| Problem to solve |
Write out all of the data without omission, exactly as shown.

## begin

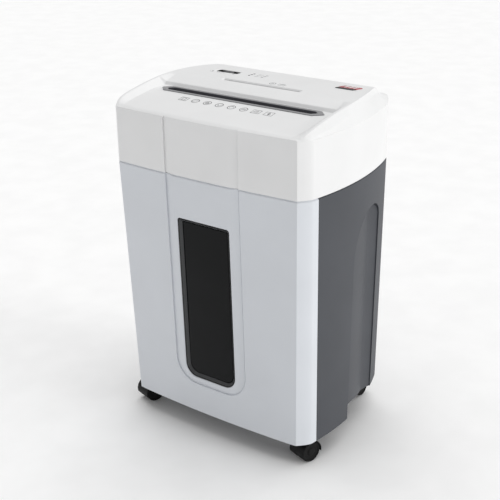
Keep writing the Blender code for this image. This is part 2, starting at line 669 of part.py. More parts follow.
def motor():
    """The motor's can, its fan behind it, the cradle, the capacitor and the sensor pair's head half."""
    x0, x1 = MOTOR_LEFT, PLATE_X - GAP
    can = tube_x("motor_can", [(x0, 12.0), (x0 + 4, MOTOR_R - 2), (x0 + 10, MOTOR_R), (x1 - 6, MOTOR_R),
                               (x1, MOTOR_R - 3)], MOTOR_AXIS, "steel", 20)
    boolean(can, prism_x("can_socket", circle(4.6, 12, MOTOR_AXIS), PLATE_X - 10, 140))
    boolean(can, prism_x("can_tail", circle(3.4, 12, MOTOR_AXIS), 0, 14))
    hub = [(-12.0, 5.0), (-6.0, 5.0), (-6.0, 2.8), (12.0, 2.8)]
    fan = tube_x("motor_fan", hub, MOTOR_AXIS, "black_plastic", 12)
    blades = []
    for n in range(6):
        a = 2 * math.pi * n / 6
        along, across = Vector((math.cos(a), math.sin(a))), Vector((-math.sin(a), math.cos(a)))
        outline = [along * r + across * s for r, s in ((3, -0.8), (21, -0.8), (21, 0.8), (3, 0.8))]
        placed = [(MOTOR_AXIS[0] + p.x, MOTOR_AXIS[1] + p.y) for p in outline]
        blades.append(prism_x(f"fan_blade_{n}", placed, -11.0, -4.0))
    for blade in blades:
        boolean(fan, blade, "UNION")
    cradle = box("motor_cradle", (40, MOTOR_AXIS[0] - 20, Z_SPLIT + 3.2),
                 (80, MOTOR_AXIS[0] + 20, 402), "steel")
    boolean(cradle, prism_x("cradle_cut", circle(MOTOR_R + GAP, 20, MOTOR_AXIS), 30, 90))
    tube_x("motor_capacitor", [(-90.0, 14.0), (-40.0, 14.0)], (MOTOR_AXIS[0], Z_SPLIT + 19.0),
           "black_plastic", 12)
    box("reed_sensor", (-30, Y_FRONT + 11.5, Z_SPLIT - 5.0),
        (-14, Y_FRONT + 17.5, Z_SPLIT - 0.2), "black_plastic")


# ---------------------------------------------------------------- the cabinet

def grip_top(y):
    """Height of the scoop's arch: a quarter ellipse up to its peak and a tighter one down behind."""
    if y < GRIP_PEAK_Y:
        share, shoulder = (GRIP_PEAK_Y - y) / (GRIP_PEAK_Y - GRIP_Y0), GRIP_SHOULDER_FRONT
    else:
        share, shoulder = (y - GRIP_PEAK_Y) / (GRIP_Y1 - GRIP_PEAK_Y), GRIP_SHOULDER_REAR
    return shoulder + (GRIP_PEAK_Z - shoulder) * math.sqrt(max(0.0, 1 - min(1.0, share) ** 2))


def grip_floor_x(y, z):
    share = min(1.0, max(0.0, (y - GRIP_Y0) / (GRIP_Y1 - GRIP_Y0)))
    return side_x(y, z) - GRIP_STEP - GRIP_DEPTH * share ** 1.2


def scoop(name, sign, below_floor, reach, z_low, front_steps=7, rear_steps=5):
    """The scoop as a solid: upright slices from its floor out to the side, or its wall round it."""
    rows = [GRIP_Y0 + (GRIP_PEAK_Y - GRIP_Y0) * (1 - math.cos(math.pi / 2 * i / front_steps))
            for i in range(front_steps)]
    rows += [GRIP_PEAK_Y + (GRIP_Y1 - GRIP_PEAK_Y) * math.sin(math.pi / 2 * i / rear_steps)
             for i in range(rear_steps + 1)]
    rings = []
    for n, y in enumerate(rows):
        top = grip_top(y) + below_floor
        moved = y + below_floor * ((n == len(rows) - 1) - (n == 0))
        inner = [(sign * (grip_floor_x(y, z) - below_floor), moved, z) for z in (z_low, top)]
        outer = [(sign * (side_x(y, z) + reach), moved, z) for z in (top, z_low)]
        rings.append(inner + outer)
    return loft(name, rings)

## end

| Result |
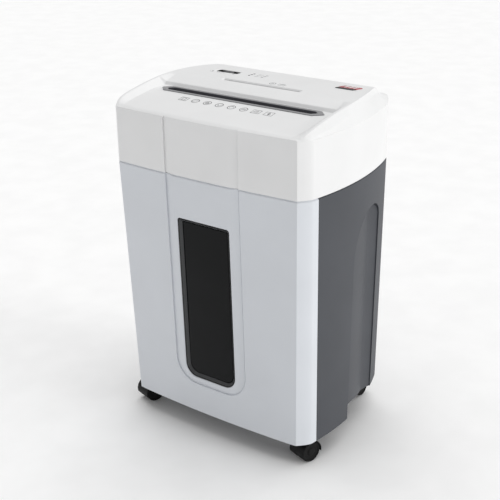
Keep writing the Blender code for this image. This is part 2, starting at line 669 of part.py. More parts follow.
def motor():
    """The motor's can, its fan behind it, the cradle, the capacitor and the sensor pair's head half."""
    x0, x1 = MOTOR_LEFT, PLATE_X - GAP
    can = tube_x("motor_can", [(x0, 12.0), (x0 + 4, MOTOR_R - 2), (x0 + 10, MOTOR_R), (x1 - 6, MOTOR_R),
                               (x1, MOTOR_R - 3)], MOTOR_AXIS, "steel", 20)
    boolean(can, prism_x("can_socket", circle(4.6, 12, MOTOR_AXIS), PLATE_X - 10, 140))
    boolean(can, prism_x("can_tail", circle(3.4, 12, MOTOR_AXIS), 0, 14))
    hub = [(-12.0, 5.0), (-6.0, 5.0), (-6.0, 2.8), (12.0, 2.8)]
    fan = tube_x("motor_fan", hub, MOTOR_AXIS, "black_plastic", 12)
    blades = []
    for n in range(6):
        a = 2 * math.pi * n / 6
        along, across = Vector((math.cos(a), math.sin(a))), Vector((-math.sin(a), math.cos(a)))
        outline = [along * r + across * s for r, s in ((3, -0.8), (21, -0.8), (21, 0.8), (3, 0.8))]
        placed = [(MOTOR_AXIS[0] + p.x, MOTOR_AXIS[1] + p.y) for p in outline]
        blades.append(prism_x(f"fan_blade_{n}", placed, -11.0, -4.0))
    for blade in blades:
        boolean(fan, blade, "UNION")
    cradle = box("motor_cradle", (40, MOTOR_AXIS[0] - 20, Z_SPLIT + 3.2),
                 (80, MOTOR_AXIS[0] + 20, 402), "steel")
    boolean(cradle, prism_x("cradle_cut", circle(MOTOR_R + GAP, 20, MOTOR_AXIS), 30, 90))
    tube_x("motor_capacitor", [(-90.0, 14.0), (-40.0, 14.0)], (MOTOR_AXIS[0], Z_SPLIT + 19.0),
           "black_plastic", 12)
    box("reed_sensor", (-30, Y_FRONT + 11.5, Z_SPLIT - 5.0),
        (-14, Y_FRONT + 17.5, Z_SPLIT - 0.2), "black_plastic")


# ---------------------------------------------------------------- the cabinet

def grip_top(y):
    """Height of the scoop's arch: a quarter ellipse up to its peak and a tighter one down behind."""
    if y < GRIP_PEAK_Y:
        share, shoulder = (GRIP_PEAK_Y - y) / (GRIP_PEAK_Y - GRIP_Y0), GRIP_SHOULDER_FRONT
    else:
        share, shoulder = (y - GRIP_PEAK_Y) / (GRIP_Y1 - GRIP_PEAK_Y), GRIP_SHOULDER_REAR
    return shoulder + (GRIP_PEAK_Z - shoulder) * math.sqrt(max(0.0, 1 - min(1.0, share) ** 2))


def grip_floor_x(y, z):
    share = min(1.0, max(0.0, (y - GRIP_Y0) / (GRIP_Y1 - GRIP_Y0)))
    return side_x(y, z) - GRIP_STEP - GRIP_DEPTH * share ** 1.2


def scoop(name, sign, below_floor, reach, z_low, front_steps=7, rear_steps=5):
    """The scoop as a solid: upright slices from its floor out to the side, or its wall round it."""
    rows = [GRIP_Y0 + (GRIP_PEAK_Y - GRIP_Y0) * (1 - math.cos(math.pi / 2 * i / front_steps))
            for i in range(front_steps)]
    rows += [GRIP_PEAK_Y + (GRIP_Y1 - GRIP_PEAK_Y) * math.sin(math.pi / 2 * i / rear_steps)
             for i in range(rear_steps + 1)]
    rings = []
    for n, y in enumerate(rows):
        top = grip_top(y) + below_floor
        moved = y + below_floor * ((n == len(rows) - 1) - (n == 0))
        inner = [(sign * (grip_floor_x(y, z) - below_floor), moved, z) for z in (z_low, top)]
        outer = [(sign * (side_x(y, z) + reach), moved, z) for z in (top, z_low)]
        rings.append(inner + outer)
    return loft(name, rings)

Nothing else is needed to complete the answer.